─── Data section

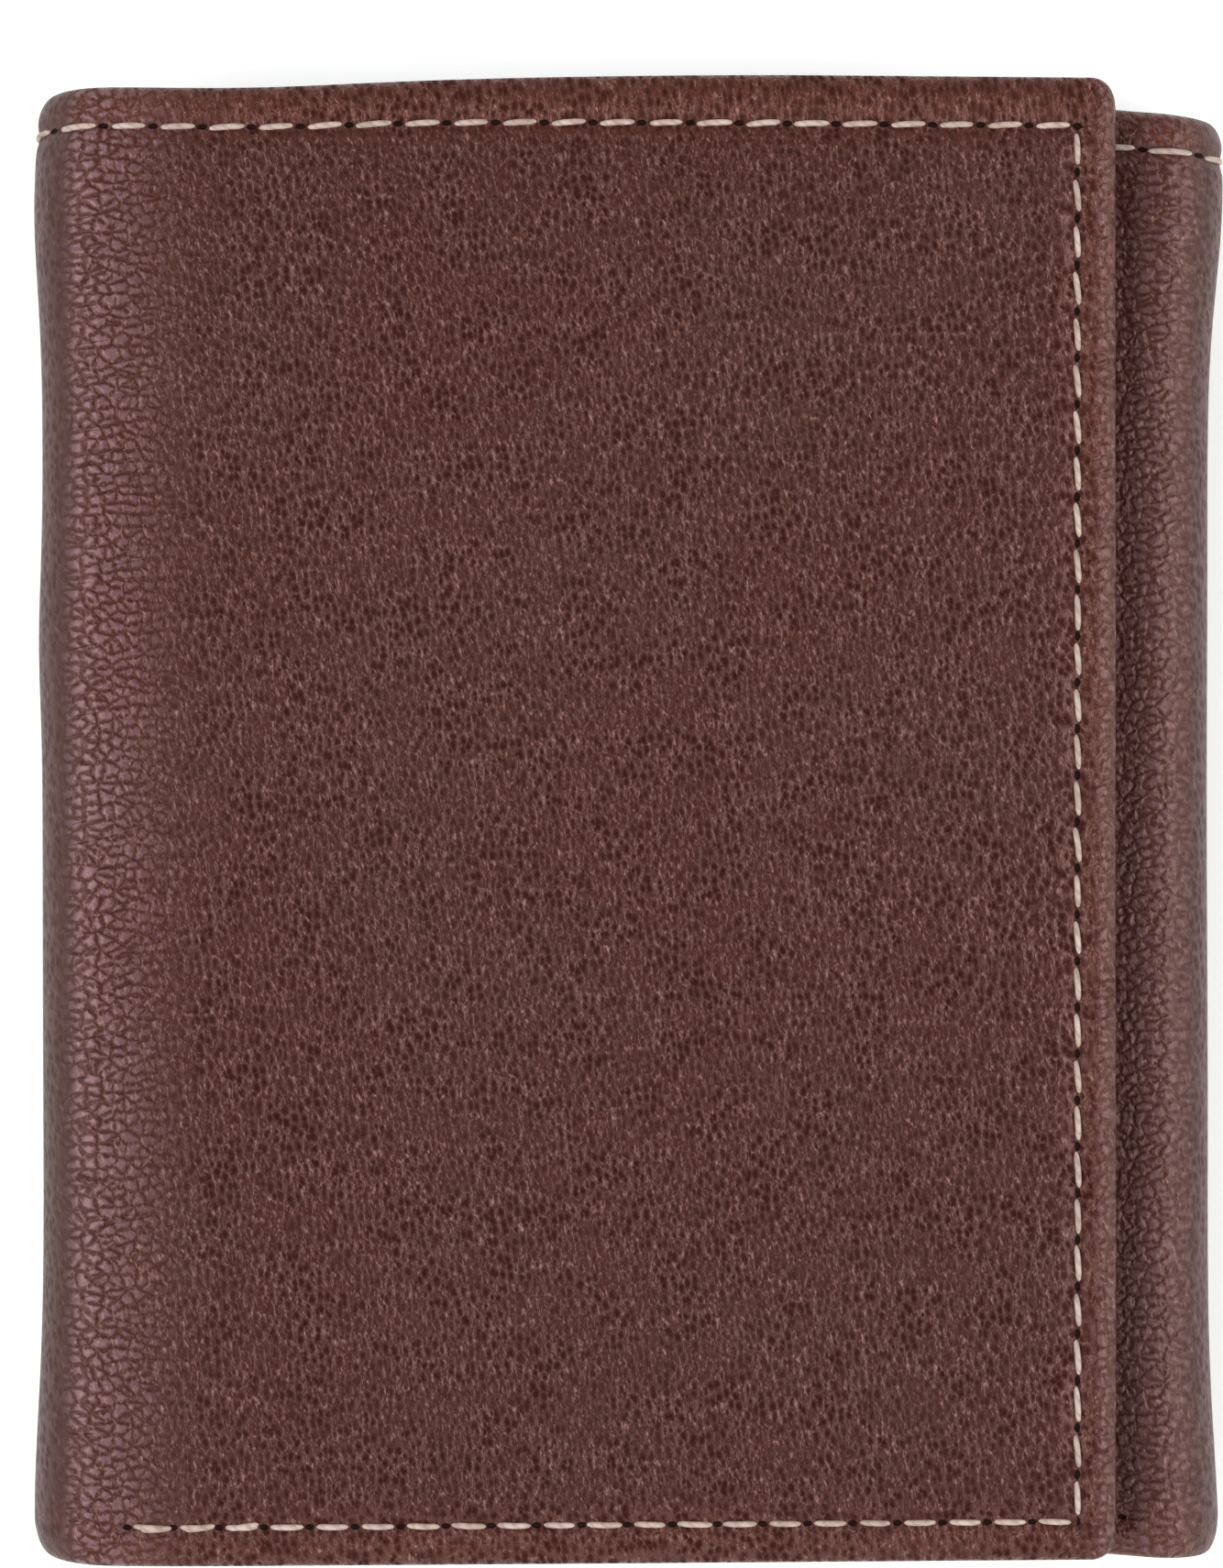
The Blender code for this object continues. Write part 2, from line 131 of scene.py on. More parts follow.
def walk_path():
    """The path's stretches: (first run, last run, start point, heading, turn), flat or bent."""
    cover_flat = COVER_LENGTH - FOLD_RADIUS * math.tan((math.pi / 2 + SLOPE) / 2)
    spine_flat = LEFT_RISE - FOLD_RADIUS * (1 + math.tan((math.pi / 2 + SLOPE) / 2))
    plan = [
        (cover_flat, 0.0),
        (None, math.pi / 2 + SLOPE),
        (spine_flat, 0.0),
        (None, math.pi / 2),
        (RIGHT - LEFT - 2 * FOLD_RADIUS, 0.0),
        (None, math.pi / 2),
        (RIGHT_RISE - 2 * FOLD_RADIUS, 0.0),
        (None, math.pi / 2),
        (INNER_LENGTH - FOLD_RADIUS, 0.0),
    ]
    point = np.array(
        [LEFT + COVER_LENGTH * math.cos(SLOPE), LEFT_RISE - COVER_LENGTH * math.sin(SLOPE)]
    )
    heading = math.pi - SLOPE
    run = 0.0
    stretches = []
    for length, turn in plan:
        length = NEUTRAL_RADIUS * turn if turn else length
        stretches.append((run, run + length, point, heading, turn))
        inward = np.array([-math.sin(heading), math.cos(heading)])
        if turn:
            centre = point + inward * FOLD_RADIUS
            heading += turn
            inward = np.array([-math.sin(heading), math.cos(heading)])
            point = centre - inward * FOLD_RADIUS
        else:
            point = point + length * np.array([math.cos(heading), math.sin(heading)])
        run += length
    return stretches


STRETCHES = walk_path()
COVER_FLAT, LEFT_UPPER, LEFT_FLAT, LEFT_LOWER, CENTRE_FLAT = STRETCHES[:5]
RIGHT_LOWER, RIGHT_FLAT, RIGHT_UPPER, INNER_FLAT = STRETCHES[5:]
PATH_END = INNER_FLAT[1]
LEFT_MIDDLE = (LEFT_FLAT[0] + LEFT_FLAT[1]) / 2
RIGHT_MIDDLE = (RIGHT_FLAT[0] + RIGHT_FLAT[1]) / 2
CENTRE_MIDDLE = (CENTRE_FLAT[0] + CENTRE_FLAT[1]) / 2


def path_frame(run):
    """The outer face's x and z and the inward direction's x and z at each run."""
    outer = np.zeros(run.shape + (2,))
    inward = np.zeros(run.shape + (2,))
    for number, (first, _, point, heading, turn) in enumerate(STRETCHES):
        here = (run >= first) | (number == 0)
        along = run[here] - first
        angle = heading + (along / NEUTRAL_RADIUS if turn else 0.0 * along)
        normal = np.stack([-np.sin(angle), np.cos(angle)], -1)
        if turn:
            start = np.array([-math.sin(heading), math.cos(heading)])
            outer[here] = point + start * FOLD_RADIUS - normal * FOLD_RADIUS
        else:
            ahead = np.array([math.cos(heading), math.sin(heading)])
            outer[here] = point + along[:, None] * ahead
        inward[here] = normal
    return outer, inward


# --- The leather's soft shape ---


# Each fold swells evenly, and flares further at places: (how far, at which y, how wide).
LEFT_SWELL = 0.32
LEFT_FLARES = ((0.85, 46, 10), (0.3, 13, 6), (0.8, -51, 11))
RIGHT_SWELL = 0.25
RIGHT_FLARES = ((1.35, 50, 12), (0.9, -54, 12))


def hump(value, centre, width):
    """1 at the centre and smoothly down to 0 on both sides."""
    return np.exp(-(((value - centre) / width) ** 2))


def ease(value, low, high):
    """0 below low, 1 above high and smooth between them."""
    share = np.clip((value - low) / (high - low), 0, 1)
    return share * share * (3 - 2 * share)


def swell(run, y, inward_z):
    """How far the sheets stand out from the CAD path: the folds flare at their ends."""
    left = LEFT_SWELL + sum(far * hump(y, centre, width) for far, centre, width in LEFT_FLARES)
    right = RIGHT_SWELL + sum(far * hump(y, centre, width) for far, centre, width in RIGHT_FLARES)
    flare = left * hump(run, LEFT_MIDDLE, 9) + right * hump(run, RIGHT_MIDDLE, 8)
    # Two shallow ripples that never line up, so that no face is quite flat.
    wave = 0.16 * np.sin(run / 9.7 + y / 23) * np.sin(y / 13.1 + 0.7)
    wave += 0.10 * np.sin(run / 5.3 - y / 8.9 + 1.3) * np.sin(y / 17.7)
    on_cover = ease(COVER_FLAT[1] - run, -8, 2)
    wave *= 0.8 * on_cover + 0.3 * (1 - on_cover)
    resting = np.clip(inward_z, 0, 1)
    return (flare + wave) * (1 - resting)


def draw_in(run, y):
    """The height of a point once the folds have drawn the upper and lower edges in."""
    left = hump(run, LEFT_MIDDLE, 8.5)
    right = hump(run, RIGHT_MIDDLE, 12)
    upper = 1.0 * left + 1.5 * right + 0.5 * hump(run, COVER_FLAT[1] - 8, 12)
    lower = 0.7 * left - 0.9 * right - 0.3
    brim = 0.7 * ease(CENTRE_MIDDLE - run, 60, 110)
    drawn = y - upper * ease(y, 25, TOP) + lower * ease(-y, 25, TOP)
    return drawn + brim * ease(y, SEAM_Y, TOP)


def place(run, y, depth):
    """World points in metres for arrays of run, y and depth."""
    run, y, depth = np.broadcast_arrays(
        np.asarray(run, float), np.asarray(y, float), np.asarray(depth, float)
    )
    outer, inward = path_frame(run)
    sink = depth - swell(run, y, inward[..., 1])
    flat = outer + inward * sink[..., None]
    return np.stack([flat[..., 0], draw_in(run, y), flat[..., 1]], -1) * MM


# --- Seams ---

UPPER_PITCH = 3.55
EDGE_PITCH = 3.34
LOWER_PITCH = 3.3
END_REACH = 0.6  # how far past a seam's last stitch its holes and pressed line carry on


def leg(start, end, pitch, slant):
    """A straight stretch of a seam from (run, y) to (run, y): a whole number of slanted stitches."""
    length = math.hypot(end[0] - start[0], end[1] - start[1])
    return start, end, max(1, round(length / pitch)), slant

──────

### Work instructions
Write out a verbatim copy of the data, beginning with its first line and ending with the line that contains "return stretches".

### Exercise solution
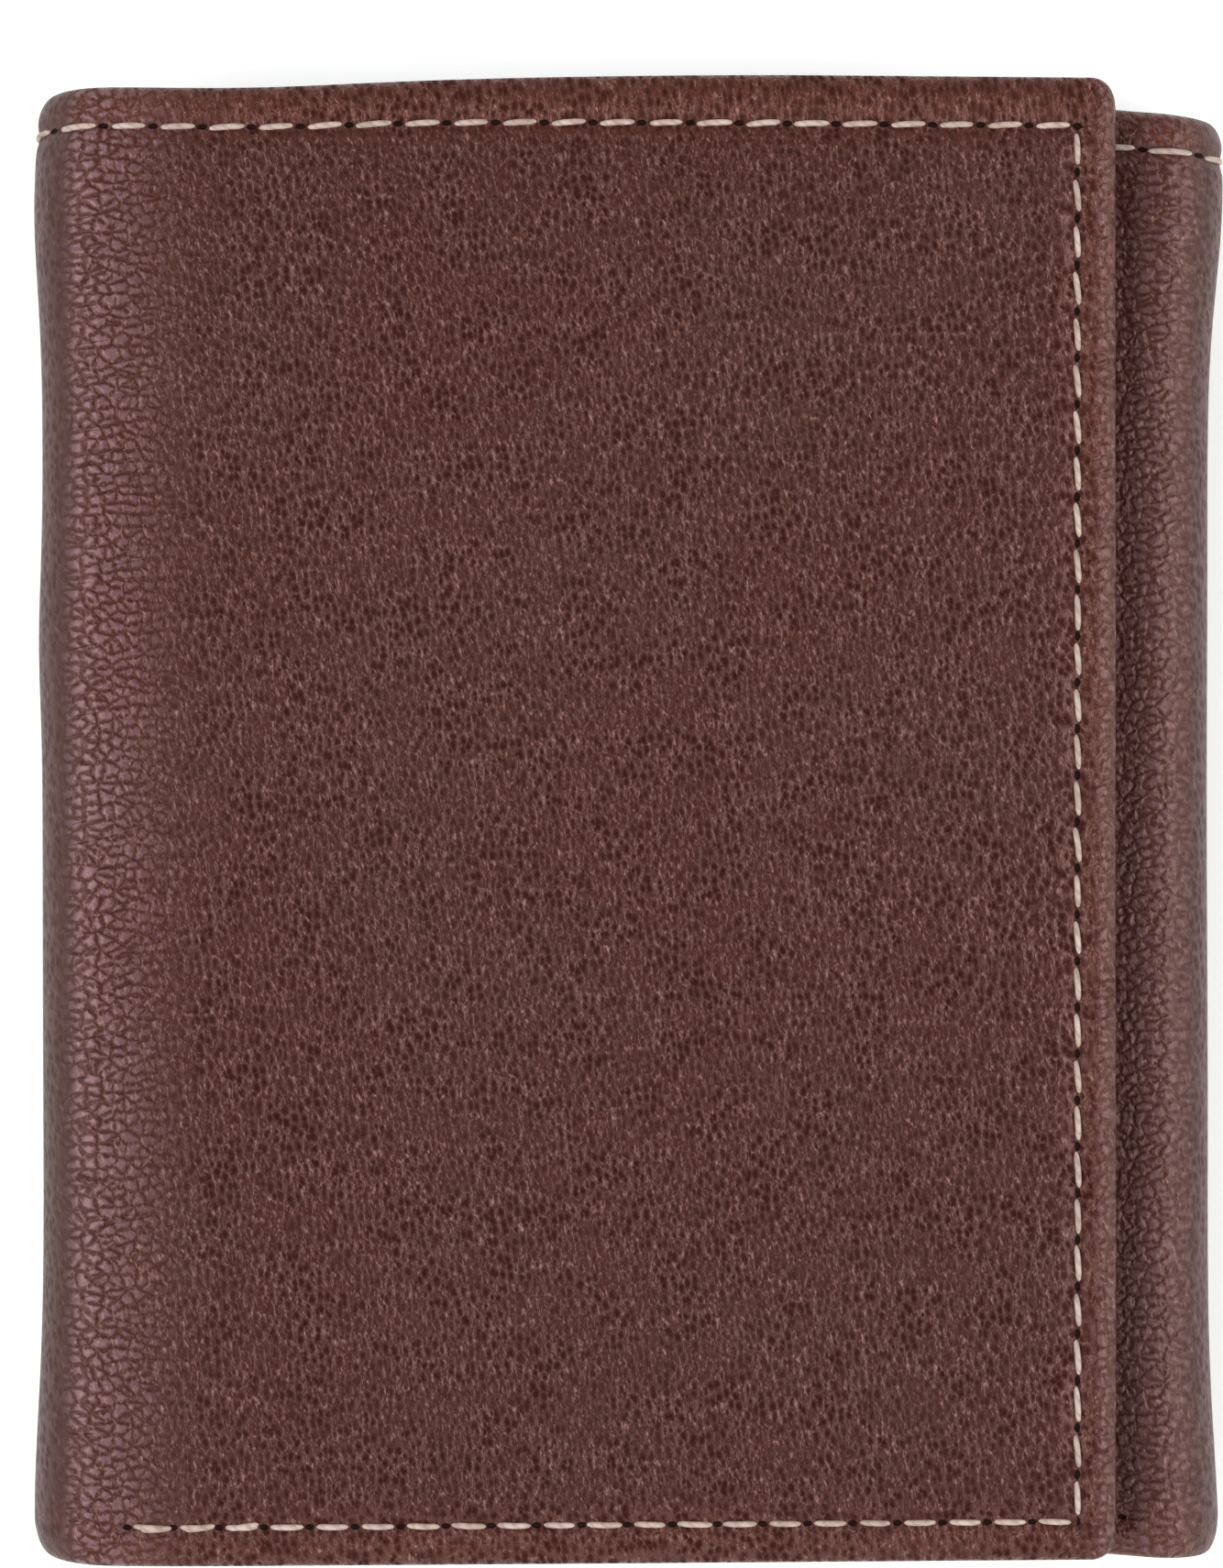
The Blender code for this object continues. Write part 2, from line 131 of scene.py on. More parts follow.
def walk_path():
    """The path's stretches: (first run, last run, start point, heading, turn), flat or bent."""
    cover_flat = COVER_LENGTH - FOLD_RADIUS * math.tan((math.pi / 2 + SLOPE) / 2)
    spine_flat = LEFT_RISE - FOLD_RADIUS * (1 + math.tan((math.pi / 2 + SLOPE) / 2))
    plan = [
        (cover_flat, 0.0),
        (None, math.pi / 2 + SLOPE),
        (spine_flat, 0.0),
        (None, math.pi / 2),
        (RIGHT - LEFT - 2 * FOLD_RADIUS, 0.0),
        (None, math.pi / 2),
        (RIGHT_RISE - 2 * FOLD_RADIUS, 0.0),
        (None, math.pi / 2),
        (INNER_LENGTH - FOLD_RADIUS, 0.0),
    ]
    point = np.array(
        [LEFT + COVER_LENGTH * math.cos(SLOPE), LEFT_RISE - COVER_LENGTH * math.sin(SLOPE)]
    )
    heading = math.pi - SLOPE
    run = 0.0
    stretches = []
    for length, turn in plan:
        length = NEUTRAL_RADIUS * turn if turn else length
        stretches.append((run, run + length, point, heading, turn))
        inward = np.array([-math.sin(heading), math.cos(heading)])
        if turn:
            centre = point + inward * FOLD_RADIUS
            heading += turn
            inward = np.array([-math.sin(heading), math.cos(heading)])
            point = centre - inward * FOLD_RADIUS
        else:
            point = point + length * np.array([math.cos(heading), math.sin(heading)])
        run += length
    return stretches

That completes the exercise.